## GOAL
Nothing outside the stretch should be returned: give exactly the lines from the line containing "Keep writing the" through the line containing "WRAP_FILLS = 0.98", including both.

## DATA FOR THE TASK
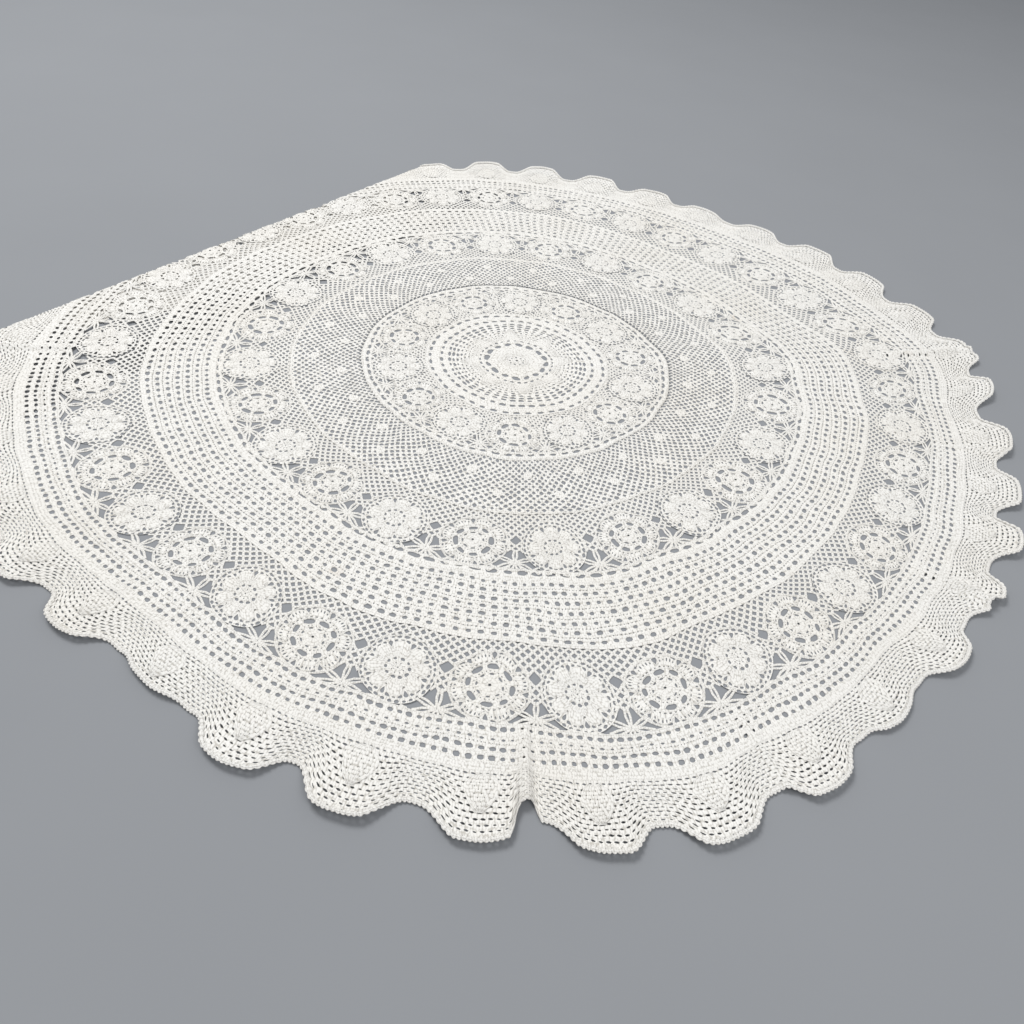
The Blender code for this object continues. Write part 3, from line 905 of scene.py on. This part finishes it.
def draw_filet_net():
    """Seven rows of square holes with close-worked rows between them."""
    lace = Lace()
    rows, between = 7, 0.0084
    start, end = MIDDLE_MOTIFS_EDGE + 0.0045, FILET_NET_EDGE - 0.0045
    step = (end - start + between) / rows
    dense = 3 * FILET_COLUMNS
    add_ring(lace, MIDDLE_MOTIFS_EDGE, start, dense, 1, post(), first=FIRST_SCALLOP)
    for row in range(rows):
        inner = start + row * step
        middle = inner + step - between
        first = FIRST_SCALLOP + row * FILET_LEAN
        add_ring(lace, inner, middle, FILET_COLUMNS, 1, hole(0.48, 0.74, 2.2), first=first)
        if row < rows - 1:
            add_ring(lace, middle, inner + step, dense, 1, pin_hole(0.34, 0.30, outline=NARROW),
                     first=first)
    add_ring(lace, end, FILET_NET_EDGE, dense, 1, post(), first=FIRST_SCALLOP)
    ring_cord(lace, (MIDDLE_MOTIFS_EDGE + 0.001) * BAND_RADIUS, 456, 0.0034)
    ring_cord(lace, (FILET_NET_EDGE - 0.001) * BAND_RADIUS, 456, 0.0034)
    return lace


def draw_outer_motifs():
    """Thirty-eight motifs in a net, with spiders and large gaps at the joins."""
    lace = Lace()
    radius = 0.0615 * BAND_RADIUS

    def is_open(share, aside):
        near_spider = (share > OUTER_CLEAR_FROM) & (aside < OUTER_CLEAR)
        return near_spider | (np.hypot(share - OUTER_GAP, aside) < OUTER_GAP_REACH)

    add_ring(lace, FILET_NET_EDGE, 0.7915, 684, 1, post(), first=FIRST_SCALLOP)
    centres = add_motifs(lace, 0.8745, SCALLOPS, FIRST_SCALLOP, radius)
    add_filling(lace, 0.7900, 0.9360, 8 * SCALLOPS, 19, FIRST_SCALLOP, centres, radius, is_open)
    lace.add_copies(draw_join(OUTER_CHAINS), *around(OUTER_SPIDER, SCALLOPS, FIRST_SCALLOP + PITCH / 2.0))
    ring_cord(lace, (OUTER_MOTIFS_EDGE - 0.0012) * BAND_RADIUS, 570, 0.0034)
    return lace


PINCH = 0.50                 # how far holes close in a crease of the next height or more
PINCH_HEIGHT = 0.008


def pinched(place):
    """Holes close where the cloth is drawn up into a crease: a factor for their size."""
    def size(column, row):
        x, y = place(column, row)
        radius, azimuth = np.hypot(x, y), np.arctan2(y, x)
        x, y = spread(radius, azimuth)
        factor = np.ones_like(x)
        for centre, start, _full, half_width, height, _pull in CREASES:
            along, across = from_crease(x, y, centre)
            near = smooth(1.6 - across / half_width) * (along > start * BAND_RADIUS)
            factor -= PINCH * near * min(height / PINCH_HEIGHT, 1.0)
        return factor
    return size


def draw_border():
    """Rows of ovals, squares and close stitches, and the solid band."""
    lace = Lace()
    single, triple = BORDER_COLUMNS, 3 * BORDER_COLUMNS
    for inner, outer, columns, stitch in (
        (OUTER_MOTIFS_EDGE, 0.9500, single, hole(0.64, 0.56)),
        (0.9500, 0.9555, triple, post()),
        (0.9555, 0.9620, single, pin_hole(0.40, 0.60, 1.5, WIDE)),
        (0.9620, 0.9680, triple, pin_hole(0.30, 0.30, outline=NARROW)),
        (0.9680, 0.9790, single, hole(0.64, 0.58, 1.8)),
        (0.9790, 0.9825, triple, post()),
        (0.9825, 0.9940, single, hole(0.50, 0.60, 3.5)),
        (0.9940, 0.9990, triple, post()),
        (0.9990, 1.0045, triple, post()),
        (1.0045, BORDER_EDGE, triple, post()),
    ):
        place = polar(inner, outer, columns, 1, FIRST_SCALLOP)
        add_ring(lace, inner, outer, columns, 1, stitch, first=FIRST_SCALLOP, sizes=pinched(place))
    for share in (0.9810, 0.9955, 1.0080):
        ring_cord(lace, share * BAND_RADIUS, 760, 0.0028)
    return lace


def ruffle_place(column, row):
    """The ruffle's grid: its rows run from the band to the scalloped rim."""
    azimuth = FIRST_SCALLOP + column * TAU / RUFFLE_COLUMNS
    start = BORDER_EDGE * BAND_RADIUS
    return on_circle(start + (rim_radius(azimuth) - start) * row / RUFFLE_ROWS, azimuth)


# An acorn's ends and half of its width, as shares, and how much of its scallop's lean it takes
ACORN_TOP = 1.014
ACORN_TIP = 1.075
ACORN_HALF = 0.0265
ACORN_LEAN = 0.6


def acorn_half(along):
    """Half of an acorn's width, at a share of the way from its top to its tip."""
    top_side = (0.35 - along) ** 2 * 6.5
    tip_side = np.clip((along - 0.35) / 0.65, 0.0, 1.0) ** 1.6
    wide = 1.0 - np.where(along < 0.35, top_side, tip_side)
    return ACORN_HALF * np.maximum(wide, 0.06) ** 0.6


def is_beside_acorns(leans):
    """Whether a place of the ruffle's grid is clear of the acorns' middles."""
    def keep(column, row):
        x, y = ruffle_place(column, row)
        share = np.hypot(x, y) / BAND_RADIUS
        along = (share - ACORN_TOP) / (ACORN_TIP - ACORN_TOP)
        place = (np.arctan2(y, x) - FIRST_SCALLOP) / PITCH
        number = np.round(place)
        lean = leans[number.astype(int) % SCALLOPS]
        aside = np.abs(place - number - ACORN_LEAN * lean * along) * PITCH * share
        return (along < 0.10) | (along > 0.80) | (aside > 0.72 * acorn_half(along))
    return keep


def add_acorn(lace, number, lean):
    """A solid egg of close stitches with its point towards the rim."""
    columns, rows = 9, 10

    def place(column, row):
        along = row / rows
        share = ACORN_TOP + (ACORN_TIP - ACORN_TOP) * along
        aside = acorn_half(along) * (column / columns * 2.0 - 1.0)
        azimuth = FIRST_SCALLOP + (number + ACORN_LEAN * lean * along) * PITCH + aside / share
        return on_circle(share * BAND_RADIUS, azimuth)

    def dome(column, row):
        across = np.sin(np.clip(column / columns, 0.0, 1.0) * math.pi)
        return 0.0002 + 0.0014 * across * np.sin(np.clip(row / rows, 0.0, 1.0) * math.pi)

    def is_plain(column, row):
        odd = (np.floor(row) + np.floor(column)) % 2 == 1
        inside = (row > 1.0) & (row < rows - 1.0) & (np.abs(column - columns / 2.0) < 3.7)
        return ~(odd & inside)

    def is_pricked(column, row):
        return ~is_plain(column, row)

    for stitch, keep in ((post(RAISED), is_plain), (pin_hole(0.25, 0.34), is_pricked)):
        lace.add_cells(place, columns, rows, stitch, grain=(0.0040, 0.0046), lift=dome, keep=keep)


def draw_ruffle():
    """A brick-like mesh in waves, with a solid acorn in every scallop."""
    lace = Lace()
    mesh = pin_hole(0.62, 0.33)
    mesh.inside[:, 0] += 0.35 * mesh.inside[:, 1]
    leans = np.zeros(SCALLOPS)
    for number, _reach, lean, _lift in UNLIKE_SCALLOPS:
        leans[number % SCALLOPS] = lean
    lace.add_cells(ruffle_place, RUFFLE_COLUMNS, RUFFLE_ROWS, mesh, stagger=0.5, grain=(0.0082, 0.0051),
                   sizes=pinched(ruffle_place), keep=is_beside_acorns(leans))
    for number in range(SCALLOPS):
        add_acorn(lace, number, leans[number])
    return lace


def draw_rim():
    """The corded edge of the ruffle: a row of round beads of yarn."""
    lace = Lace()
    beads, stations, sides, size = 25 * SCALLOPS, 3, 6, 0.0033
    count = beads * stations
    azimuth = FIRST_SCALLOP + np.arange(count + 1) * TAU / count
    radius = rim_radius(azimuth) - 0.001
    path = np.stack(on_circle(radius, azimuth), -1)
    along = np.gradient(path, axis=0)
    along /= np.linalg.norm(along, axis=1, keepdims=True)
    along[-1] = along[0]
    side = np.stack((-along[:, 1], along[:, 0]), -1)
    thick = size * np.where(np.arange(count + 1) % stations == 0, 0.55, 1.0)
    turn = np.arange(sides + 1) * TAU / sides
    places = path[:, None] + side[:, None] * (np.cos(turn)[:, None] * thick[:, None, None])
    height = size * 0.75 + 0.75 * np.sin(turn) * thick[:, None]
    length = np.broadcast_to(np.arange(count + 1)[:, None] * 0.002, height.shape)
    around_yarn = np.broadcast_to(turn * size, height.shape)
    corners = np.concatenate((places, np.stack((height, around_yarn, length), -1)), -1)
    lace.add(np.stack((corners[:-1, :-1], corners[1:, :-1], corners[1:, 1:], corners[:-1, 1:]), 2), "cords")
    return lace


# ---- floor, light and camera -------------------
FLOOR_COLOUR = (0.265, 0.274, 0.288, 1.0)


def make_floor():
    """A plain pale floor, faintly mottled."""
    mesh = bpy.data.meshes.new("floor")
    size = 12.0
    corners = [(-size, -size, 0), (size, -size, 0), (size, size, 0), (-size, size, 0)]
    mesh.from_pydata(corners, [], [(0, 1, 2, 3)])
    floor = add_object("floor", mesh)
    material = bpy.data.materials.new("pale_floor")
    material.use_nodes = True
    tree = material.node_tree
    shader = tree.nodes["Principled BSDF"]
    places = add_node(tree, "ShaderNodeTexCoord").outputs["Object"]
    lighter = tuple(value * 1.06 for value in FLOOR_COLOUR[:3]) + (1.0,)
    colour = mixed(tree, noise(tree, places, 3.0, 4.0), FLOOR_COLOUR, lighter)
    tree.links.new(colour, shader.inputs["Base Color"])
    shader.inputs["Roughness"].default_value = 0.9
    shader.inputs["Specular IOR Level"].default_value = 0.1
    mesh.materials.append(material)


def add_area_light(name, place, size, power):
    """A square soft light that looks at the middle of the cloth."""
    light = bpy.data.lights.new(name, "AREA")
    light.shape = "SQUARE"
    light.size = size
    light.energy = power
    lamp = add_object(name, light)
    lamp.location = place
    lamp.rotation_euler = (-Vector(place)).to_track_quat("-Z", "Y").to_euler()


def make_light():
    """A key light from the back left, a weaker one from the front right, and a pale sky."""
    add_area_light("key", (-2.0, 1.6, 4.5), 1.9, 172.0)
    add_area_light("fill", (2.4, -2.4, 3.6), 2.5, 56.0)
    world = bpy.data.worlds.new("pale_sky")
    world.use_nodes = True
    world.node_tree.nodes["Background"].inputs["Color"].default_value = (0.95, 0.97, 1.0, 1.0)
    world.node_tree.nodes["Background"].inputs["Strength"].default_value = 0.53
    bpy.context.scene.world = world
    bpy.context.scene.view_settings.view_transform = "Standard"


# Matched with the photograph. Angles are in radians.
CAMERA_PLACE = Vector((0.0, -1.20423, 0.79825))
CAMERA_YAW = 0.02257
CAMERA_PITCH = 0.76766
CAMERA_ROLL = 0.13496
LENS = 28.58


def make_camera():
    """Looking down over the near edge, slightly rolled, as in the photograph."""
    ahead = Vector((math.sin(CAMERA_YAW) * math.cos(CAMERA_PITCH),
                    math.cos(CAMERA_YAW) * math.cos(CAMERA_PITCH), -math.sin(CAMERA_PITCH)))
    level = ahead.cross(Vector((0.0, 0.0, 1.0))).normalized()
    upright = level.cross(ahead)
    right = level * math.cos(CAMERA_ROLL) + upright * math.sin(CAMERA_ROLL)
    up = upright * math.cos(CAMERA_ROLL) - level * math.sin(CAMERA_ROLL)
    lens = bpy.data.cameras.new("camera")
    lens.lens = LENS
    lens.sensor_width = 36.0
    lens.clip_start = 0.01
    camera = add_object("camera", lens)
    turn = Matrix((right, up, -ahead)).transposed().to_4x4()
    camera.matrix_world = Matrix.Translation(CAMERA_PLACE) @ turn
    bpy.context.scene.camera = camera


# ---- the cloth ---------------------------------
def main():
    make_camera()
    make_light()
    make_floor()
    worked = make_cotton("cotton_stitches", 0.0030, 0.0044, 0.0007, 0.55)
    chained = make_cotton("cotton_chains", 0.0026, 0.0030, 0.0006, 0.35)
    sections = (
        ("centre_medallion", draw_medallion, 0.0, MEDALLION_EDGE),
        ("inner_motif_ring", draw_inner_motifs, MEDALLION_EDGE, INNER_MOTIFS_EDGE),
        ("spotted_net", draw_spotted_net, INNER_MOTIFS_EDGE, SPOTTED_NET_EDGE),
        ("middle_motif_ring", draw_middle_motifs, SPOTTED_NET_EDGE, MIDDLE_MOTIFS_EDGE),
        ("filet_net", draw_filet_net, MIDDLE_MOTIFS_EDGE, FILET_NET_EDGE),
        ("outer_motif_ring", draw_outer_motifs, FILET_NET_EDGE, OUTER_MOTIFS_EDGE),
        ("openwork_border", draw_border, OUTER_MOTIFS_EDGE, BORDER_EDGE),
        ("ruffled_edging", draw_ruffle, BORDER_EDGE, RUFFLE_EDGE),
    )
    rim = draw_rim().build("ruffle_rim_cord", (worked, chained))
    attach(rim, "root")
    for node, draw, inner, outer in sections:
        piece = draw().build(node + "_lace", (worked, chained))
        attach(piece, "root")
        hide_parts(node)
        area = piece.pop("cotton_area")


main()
...
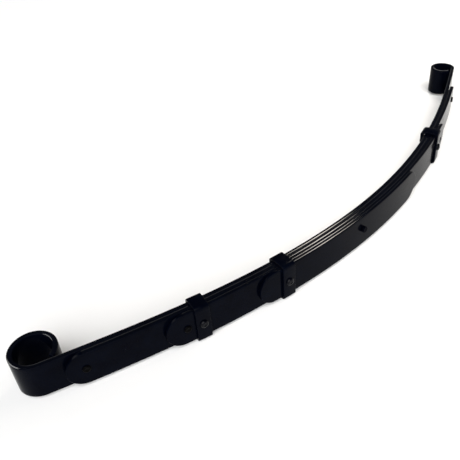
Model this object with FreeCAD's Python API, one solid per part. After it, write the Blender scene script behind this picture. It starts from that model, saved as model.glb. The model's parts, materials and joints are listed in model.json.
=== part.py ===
---
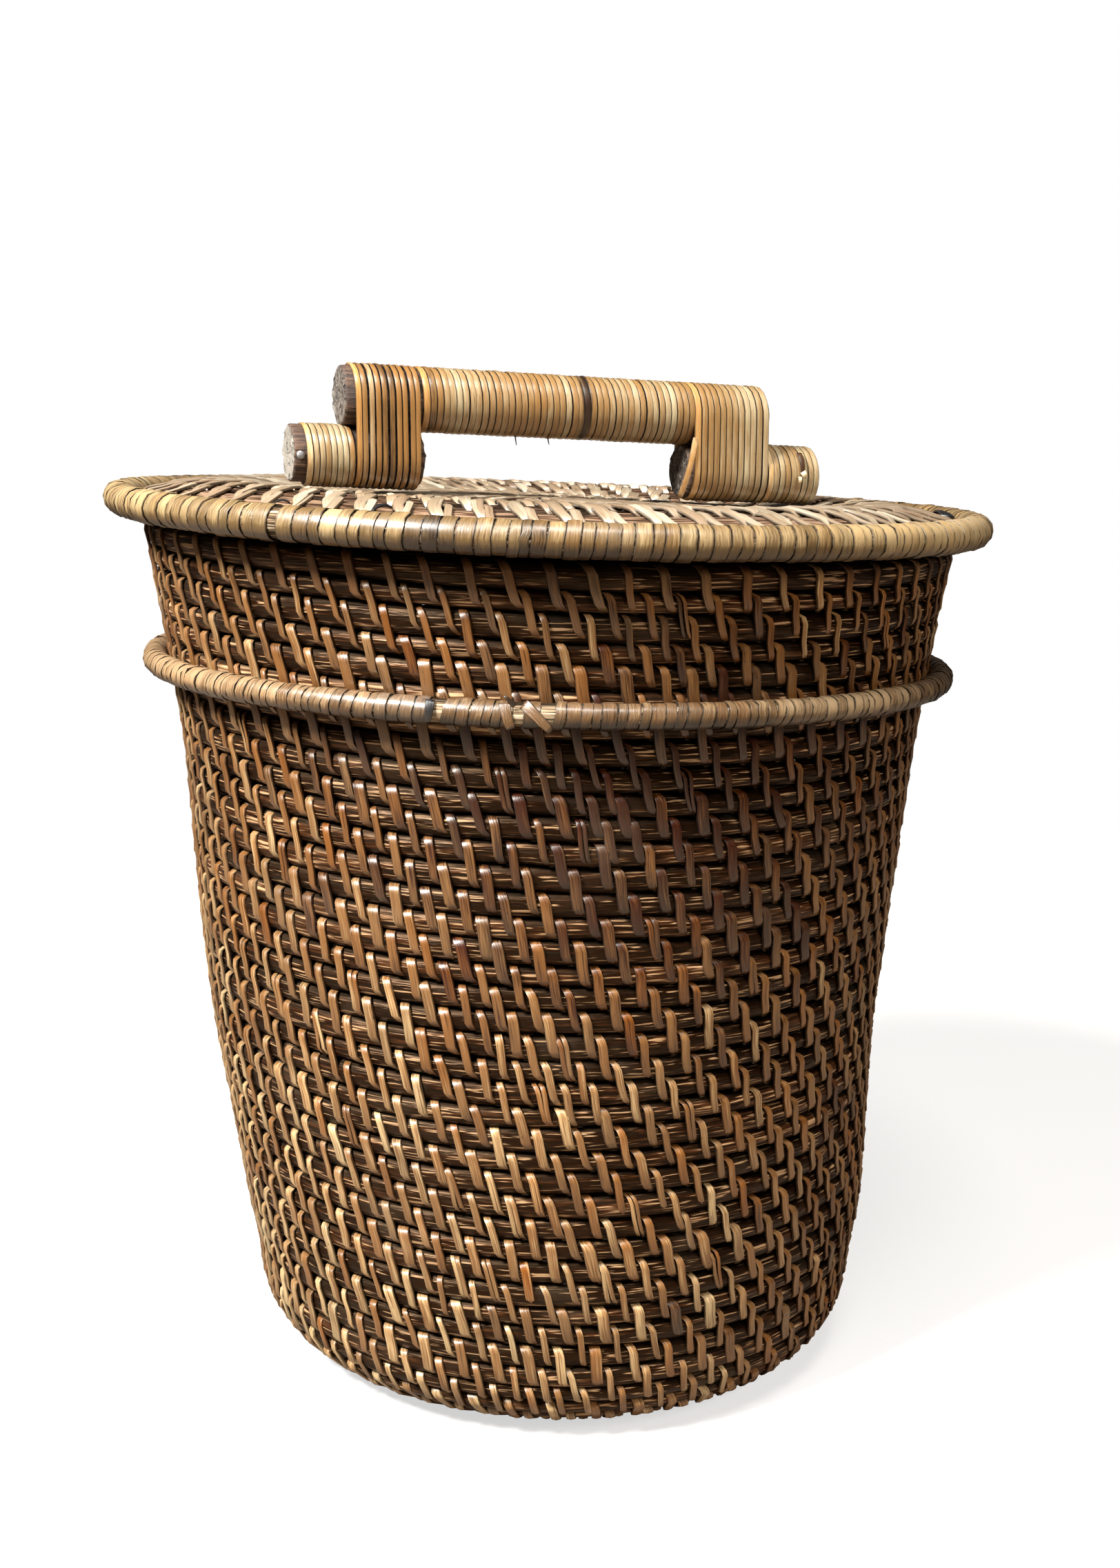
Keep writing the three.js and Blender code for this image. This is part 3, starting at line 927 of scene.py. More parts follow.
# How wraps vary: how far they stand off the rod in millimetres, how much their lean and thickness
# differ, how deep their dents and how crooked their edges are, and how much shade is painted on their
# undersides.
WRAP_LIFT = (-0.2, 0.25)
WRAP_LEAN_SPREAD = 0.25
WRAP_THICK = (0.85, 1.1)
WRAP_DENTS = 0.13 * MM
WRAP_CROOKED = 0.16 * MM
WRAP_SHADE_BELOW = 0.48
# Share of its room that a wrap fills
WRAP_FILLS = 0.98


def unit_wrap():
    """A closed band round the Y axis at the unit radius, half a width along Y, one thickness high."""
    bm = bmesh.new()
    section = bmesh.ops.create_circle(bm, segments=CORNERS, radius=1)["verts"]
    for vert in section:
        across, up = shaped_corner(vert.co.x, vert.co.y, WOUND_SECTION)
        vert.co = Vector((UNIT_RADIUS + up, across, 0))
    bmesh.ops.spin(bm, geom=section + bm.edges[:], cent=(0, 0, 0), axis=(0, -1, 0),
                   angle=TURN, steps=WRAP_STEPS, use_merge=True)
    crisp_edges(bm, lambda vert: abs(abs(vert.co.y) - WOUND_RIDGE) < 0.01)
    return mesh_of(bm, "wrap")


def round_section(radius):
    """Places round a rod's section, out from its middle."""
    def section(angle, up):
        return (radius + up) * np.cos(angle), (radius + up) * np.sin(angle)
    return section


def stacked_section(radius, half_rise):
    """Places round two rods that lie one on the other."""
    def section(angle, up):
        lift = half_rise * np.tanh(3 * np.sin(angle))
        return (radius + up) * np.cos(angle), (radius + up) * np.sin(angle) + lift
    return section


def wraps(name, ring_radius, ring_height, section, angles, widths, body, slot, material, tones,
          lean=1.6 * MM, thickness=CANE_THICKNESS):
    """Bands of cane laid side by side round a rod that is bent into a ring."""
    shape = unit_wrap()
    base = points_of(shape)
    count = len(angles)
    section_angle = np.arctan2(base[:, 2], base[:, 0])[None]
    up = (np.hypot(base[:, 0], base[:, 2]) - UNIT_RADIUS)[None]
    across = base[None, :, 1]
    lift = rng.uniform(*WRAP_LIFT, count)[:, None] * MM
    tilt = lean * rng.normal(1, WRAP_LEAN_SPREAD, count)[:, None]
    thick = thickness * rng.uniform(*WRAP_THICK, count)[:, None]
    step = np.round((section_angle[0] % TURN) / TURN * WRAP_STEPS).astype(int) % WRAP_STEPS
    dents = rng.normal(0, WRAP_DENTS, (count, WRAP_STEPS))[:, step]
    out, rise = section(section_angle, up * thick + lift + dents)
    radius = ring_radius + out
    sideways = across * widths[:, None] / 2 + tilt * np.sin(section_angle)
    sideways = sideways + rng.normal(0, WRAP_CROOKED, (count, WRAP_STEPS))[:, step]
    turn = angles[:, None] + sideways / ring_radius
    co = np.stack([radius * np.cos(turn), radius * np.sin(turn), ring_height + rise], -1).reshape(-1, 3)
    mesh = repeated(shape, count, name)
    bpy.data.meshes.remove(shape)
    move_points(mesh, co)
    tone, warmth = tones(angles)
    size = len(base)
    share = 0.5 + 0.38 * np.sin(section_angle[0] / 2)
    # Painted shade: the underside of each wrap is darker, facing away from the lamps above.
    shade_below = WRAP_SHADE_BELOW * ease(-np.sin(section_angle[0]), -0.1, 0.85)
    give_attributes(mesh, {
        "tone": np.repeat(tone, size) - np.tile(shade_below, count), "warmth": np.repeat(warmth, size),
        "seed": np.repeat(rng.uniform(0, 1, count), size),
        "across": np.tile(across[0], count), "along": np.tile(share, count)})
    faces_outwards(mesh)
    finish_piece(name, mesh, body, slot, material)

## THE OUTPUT
Keep writing the three.js and Blender code for this image. This is part 3, starting at line 927 of scene.py. More parts follow.
# How wraps vary: how far they stand off the rod in millimetres, how much their lean and thickness
# differ, how deep their dents and how crooked their edges are, and how much shade is painted on their
# undersides.
WRAP_LIFT = (-0.2, 0.25)
WRAP_LEAN_SPREAD = 0.25
WRAP_THICK = (0.85, 1.1)
WRAP_DENTS = 0.13 * MM
WRAP_CROOKED = 0.16 * MM
WRAP_SHADE_BELOW = 0.48
# Share of its room that a wrap fills
WRAP_FILLS = 0.98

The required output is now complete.